=== TASK REQUIREMENTS ===
Give again only the lines beginning with the one that contains "const printedCotton = new" and ending with the one that contains "cad_parts[node].hide_render = cad_parts[node].hide_viewport"; include both of those lines.
* BEGIN MATERIAL FOR THIS EXERCISE *
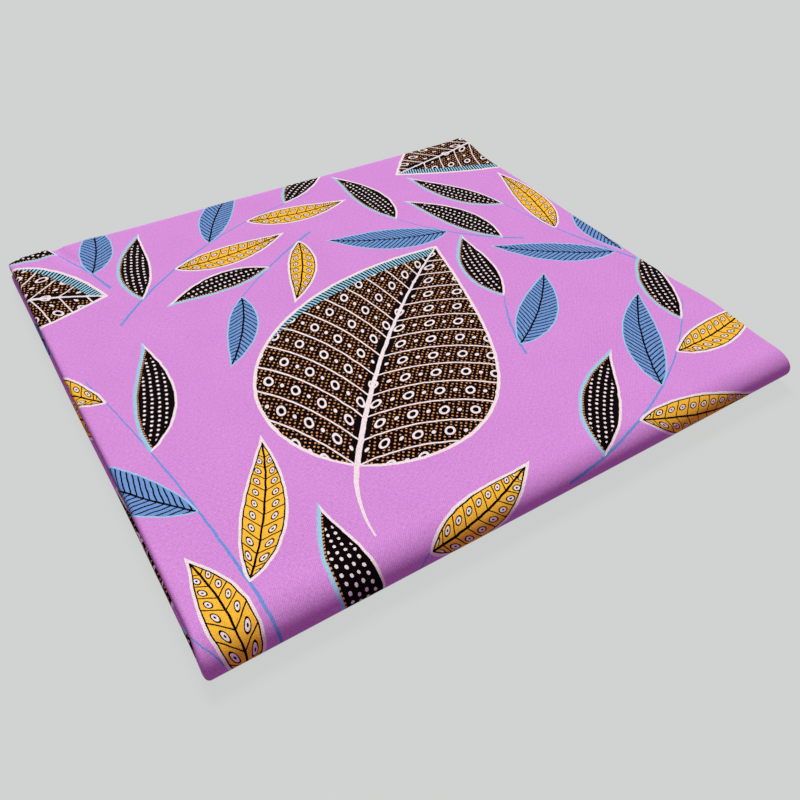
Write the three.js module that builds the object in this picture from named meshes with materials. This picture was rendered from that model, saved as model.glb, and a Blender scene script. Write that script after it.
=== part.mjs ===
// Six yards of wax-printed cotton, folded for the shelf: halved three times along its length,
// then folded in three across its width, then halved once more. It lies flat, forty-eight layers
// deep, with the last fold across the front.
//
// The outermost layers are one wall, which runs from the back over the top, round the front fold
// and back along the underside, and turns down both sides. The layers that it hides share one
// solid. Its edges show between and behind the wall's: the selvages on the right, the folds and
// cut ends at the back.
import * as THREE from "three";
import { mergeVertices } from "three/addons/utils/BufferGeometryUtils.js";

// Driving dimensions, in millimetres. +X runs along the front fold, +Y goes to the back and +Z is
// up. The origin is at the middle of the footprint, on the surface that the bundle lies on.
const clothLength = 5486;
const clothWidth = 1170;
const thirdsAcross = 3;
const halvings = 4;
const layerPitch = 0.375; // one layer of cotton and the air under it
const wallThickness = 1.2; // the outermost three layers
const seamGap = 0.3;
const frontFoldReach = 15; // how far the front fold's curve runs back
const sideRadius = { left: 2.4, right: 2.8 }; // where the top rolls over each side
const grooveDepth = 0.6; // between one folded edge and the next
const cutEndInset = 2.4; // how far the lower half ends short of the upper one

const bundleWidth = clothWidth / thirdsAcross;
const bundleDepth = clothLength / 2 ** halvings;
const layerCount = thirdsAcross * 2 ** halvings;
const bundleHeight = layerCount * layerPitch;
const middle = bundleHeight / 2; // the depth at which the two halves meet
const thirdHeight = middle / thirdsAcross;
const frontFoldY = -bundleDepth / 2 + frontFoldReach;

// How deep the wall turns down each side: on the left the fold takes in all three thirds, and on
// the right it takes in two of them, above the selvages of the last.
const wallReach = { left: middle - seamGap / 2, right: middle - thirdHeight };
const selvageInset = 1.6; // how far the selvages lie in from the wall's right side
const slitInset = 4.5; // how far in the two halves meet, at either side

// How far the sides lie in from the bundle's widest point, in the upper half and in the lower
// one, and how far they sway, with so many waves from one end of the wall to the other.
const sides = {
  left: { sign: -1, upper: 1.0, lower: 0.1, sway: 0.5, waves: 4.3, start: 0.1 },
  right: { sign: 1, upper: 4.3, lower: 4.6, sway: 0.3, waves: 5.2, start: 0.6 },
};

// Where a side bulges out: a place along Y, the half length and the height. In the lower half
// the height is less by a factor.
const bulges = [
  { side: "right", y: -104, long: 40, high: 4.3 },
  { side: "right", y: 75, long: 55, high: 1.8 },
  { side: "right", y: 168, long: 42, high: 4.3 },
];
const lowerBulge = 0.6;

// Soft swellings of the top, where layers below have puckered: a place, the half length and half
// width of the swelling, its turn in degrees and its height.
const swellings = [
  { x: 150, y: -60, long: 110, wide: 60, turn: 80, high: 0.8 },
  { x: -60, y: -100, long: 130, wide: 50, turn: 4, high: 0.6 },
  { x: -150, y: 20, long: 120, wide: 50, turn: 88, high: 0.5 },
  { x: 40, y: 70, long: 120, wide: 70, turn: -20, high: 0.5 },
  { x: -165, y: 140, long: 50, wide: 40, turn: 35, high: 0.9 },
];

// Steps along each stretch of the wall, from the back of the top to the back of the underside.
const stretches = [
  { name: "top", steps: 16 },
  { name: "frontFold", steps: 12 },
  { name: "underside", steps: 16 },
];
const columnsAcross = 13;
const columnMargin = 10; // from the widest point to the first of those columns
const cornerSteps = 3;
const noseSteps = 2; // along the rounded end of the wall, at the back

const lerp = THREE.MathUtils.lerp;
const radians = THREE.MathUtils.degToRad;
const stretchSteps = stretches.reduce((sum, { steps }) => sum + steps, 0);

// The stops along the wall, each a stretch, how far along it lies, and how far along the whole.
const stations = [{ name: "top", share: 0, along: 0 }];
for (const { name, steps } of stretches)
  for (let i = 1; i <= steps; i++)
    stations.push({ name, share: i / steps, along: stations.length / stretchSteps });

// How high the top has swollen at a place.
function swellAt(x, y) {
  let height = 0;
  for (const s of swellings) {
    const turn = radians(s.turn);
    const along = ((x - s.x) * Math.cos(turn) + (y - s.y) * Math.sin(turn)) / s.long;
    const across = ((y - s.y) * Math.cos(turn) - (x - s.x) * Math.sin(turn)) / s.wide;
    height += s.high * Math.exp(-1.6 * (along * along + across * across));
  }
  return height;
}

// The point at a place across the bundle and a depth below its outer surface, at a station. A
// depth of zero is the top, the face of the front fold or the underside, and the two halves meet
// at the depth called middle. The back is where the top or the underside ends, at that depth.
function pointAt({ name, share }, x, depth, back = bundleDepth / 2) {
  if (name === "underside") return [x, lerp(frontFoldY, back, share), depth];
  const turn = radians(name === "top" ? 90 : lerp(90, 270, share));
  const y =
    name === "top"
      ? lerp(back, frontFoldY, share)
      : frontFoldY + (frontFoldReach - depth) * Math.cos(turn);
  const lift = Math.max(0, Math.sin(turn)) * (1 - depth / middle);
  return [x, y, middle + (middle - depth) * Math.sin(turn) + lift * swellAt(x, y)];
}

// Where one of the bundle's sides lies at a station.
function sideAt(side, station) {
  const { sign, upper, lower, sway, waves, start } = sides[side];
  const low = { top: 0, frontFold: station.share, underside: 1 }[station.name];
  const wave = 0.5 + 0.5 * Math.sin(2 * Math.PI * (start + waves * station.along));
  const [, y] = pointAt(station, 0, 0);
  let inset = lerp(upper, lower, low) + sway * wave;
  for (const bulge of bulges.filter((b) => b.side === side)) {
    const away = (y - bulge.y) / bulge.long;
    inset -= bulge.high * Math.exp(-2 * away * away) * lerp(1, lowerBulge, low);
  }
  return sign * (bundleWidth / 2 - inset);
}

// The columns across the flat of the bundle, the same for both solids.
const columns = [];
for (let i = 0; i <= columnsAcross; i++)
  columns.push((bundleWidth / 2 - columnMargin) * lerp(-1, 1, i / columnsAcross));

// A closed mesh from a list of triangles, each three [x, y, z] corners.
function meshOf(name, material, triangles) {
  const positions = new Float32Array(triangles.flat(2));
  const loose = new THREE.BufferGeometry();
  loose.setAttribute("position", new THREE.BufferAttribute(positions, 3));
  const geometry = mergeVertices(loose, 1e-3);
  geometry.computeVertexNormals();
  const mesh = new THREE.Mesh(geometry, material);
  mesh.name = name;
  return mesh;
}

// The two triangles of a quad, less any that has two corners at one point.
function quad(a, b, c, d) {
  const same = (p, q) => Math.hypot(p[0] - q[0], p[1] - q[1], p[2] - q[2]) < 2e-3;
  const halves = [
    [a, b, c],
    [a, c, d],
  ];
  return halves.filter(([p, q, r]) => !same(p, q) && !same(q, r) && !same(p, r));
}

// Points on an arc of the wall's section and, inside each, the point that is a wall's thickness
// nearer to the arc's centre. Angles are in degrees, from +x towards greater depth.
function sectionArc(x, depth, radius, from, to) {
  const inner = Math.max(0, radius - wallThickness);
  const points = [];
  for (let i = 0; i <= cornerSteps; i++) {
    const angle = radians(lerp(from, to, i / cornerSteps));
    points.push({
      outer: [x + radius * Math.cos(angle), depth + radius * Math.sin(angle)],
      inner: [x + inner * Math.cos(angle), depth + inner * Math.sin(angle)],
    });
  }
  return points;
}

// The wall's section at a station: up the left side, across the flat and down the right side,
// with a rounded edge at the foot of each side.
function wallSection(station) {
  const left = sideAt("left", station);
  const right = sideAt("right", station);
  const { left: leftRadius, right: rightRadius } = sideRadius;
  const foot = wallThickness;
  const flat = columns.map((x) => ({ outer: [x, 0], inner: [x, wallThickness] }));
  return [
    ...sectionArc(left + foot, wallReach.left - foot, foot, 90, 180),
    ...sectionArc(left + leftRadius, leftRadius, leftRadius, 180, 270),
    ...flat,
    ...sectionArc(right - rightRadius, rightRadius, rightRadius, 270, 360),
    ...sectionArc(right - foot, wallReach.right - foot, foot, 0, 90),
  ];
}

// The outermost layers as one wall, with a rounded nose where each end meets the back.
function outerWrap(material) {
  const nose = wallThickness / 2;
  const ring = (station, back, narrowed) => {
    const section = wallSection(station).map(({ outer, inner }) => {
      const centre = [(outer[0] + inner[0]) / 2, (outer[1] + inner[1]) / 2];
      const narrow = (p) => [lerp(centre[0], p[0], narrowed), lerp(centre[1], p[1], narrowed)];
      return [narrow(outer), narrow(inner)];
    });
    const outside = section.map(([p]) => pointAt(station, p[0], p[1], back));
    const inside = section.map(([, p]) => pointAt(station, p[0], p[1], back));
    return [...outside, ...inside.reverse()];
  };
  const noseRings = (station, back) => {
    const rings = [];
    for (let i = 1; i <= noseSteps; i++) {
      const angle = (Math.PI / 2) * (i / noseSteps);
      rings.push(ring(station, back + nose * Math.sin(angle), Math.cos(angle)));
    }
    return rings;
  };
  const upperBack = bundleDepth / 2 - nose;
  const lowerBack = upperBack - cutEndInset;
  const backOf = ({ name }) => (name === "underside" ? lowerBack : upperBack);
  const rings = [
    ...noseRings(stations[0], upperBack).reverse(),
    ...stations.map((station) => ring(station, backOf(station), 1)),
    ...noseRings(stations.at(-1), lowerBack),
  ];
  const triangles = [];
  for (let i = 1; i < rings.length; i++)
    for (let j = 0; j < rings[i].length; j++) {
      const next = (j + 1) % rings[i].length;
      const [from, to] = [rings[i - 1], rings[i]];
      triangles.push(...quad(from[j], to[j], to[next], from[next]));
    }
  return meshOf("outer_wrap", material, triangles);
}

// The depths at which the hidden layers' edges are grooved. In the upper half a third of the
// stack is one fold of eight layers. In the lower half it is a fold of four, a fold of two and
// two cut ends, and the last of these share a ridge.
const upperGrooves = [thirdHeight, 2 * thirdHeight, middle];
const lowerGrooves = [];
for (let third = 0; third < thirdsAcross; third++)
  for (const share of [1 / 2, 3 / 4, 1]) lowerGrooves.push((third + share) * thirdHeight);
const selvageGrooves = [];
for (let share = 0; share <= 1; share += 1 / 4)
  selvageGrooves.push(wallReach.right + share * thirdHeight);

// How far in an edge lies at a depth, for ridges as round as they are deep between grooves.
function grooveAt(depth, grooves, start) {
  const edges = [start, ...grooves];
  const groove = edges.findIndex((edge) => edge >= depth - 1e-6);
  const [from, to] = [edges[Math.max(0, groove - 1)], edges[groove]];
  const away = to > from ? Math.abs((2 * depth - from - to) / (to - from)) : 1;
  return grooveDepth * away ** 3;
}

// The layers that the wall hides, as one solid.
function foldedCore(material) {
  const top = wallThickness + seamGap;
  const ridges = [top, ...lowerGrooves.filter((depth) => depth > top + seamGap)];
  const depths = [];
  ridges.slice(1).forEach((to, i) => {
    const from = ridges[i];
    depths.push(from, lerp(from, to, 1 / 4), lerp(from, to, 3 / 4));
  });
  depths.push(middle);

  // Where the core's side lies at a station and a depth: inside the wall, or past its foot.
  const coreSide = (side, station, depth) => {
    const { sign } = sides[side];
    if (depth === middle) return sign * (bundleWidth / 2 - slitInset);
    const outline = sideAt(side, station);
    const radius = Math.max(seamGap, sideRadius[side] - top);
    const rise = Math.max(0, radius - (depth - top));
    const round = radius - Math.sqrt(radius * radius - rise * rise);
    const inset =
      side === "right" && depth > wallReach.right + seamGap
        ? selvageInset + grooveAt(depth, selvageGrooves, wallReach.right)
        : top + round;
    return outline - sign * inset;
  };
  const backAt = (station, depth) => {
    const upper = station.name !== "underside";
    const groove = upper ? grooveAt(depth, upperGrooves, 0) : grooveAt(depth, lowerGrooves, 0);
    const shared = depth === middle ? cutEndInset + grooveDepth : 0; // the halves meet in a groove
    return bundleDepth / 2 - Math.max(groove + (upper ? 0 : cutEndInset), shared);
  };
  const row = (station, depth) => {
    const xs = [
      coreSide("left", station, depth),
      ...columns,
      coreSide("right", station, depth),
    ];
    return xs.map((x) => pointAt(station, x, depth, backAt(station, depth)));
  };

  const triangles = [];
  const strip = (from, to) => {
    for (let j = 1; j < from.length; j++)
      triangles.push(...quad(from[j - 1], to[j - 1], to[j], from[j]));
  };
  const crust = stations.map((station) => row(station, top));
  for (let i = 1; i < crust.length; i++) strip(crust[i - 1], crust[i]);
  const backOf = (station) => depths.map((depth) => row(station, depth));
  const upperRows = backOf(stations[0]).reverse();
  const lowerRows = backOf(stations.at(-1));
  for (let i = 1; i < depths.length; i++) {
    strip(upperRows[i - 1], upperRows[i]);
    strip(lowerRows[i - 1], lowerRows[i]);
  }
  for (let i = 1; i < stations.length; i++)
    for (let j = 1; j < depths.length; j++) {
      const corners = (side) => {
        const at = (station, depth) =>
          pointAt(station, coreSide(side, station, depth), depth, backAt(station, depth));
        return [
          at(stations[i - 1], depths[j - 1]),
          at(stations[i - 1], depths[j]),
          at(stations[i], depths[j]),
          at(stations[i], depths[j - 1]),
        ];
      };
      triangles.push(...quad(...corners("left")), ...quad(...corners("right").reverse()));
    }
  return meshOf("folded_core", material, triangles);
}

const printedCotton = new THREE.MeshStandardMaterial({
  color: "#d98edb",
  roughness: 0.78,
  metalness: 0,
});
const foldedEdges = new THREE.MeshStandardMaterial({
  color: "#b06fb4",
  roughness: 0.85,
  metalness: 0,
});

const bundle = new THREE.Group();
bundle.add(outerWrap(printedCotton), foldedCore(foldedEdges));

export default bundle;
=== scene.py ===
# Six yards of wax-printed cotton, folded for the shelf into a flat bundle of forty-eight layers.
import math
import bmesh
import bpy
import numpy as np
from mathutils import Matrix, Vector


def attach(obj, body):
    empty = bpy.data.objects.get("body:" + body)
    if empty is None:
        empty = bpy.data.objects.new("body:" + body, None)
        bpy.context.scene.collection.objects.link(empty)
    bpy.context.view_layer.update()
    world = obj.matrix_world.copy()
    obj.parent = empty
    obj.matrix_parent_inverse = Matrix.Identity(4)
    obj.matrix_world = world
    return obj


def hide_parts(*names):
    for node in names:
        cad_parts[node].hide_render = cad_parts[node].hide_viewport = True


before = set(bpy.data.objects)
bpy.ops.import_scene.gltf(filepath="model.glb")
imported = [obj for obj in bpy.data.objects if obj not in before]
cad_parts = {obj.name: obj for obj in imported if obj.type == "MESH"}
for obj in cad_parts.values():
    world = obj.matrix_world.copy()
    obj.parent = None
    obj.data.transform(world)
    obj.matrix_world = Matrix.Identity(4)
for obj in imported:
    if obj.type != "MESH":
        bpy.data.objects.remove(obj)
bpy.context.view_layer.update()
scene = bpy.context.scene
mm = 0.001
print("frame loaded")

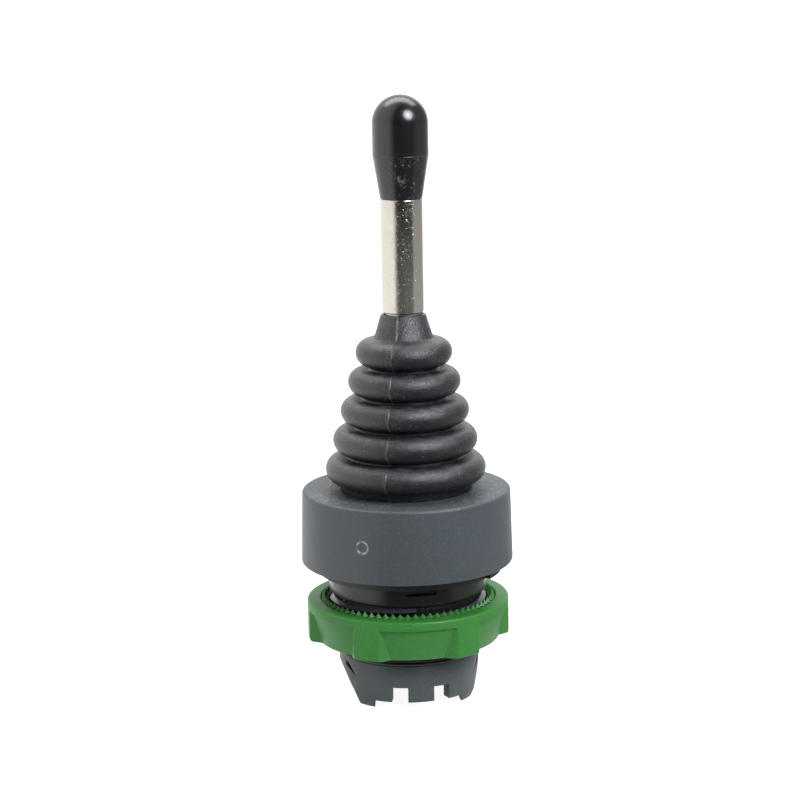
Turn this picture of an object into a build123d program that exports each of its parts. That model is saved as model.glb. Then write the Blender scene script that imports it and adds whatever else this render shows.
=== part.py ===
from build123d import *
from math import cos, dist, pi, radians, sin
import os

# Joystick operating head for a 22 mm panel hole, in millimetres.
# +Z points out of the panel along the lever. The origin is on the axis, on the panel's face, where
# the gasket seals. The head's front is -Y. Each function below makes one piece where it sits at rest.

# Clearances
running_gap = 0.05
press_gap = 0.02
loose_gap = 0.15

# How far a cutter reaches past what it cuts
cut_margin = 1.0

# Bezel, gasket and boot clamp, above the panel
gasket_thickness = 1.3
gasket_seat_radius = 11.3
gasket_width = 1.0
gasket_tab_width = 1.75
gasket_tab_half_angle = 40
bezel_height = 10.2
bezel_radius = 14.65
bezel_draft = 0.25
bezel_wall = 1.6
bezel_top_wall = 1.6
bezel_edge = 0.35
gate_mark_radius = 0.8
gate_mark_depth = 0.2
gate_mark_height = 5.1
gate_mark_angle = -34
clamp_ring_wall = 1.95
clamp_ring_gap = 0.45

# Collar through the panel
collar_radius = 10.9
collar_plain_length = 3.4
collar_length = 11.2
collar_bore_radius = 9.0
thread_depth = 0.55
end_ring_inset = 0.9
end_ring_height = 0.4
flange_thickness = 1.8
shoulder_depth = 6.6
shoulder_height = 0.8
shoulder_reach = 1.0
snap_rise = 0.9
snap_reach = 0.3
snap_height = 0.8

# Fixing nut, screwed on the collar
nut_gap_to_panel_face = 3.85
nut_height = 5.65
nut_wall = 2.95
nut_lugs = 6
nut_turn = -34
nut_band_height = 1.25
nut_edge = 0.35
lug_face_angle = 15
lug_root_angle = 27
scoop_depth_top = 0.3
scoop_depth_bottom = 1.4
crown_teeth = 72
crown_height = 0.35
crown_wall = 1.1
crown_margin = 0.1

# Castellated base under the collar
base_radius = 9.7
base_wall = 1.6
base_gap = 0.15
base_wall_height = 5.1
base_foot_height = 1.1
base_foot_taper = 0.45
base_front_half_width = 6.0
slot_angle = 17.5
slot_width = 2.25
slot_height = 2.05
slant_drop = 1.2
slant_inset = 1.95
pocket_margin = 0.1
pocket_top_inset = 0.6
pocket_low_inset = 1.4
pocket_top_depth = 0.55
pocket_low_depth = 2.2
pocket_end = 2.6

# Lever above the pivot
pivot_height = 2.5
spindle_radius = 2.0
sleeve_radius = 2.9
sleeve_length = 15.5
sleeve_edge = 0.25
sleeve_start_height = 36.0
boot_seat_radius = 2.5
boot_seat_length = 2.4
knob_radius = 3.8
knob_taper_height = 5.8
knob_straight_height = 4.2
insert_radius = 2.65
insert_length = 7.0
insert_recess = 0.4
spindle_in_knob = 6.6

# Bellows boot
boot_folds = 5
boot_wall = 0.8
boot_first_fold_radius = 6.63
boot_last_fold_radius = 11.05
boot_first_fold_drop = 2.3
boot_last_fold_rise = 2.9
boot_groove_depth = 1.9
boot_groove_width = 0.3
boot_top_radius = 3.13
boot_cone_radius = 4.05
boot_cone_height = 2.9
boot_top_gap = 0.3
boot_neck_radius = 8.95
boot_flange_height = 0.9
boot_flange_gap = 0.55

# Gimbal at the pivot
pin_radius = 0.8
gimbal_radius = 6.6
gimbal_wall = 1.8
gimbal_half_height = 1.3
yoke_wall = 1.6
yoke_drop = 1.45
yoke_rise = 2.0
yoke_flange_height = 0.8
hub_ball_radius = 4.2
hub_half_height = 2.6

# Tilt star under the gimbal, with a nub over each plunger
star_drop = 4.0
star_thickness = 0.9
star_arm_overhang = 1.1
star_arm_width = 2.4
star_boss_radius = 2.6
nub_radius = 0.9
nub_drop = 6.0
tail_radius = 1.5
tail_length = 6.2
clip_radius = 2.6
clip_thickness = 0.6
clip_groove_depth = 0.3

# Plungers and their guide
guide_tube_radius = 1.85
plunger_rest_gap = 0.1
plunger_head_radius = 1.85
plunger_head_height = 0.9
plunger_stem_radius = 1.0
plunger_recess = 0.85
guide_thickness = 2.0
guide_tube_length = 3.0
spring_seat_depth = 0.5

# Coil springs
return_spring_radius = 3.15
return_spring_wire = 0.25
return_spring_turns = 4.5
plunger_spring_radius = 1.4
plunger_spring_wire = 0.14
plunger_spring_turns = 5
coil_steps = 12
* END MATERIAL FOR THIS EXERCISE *
=== EXERCISE ANSWER ===
const printedCotton = new THREE.MeshStandardMaterial({
  color: "#d98edb",
  roughness: 0.78,
  metalness: 0,
});
const foldedEdges = new THREE.MeshStandardMaterial({
  color: "#b06fb4",
  roughness: 0.85,
  metalness: 0,
});

const bundle = new THREE.Group();
bundle.add(outerWrap(printedCotton), foldedCore(foldedEdges));

export default bundle;
=== scene.py ===
# Six yards of wax-printed cotton, folded for the shelf into a flat bundle of forty-eight layers.
import math
import bmesh
import bpy
import numpy as np
from mathutils import Matrix, Vector


def attach(obj, body):
    empty = bpy.data.objects.get("body:" + body)
    if empty is None:
        empty = bpy.data.objects.new("body:" + body, None)
        bpy.context.scene.collection.objects.link(empty)
    bpy.context.view_layer.update()
    world = obj.matrix_world.copy()
    obj.parent = empty
    obj.matrix_parent_inverse = Matrix.Identity(4)
    obj.matrix_world = world
    return obj


def hide_parts(*names):
    for node in names:
        cad_parts[node].hide_render = cad_parts[node].hide_viewport = True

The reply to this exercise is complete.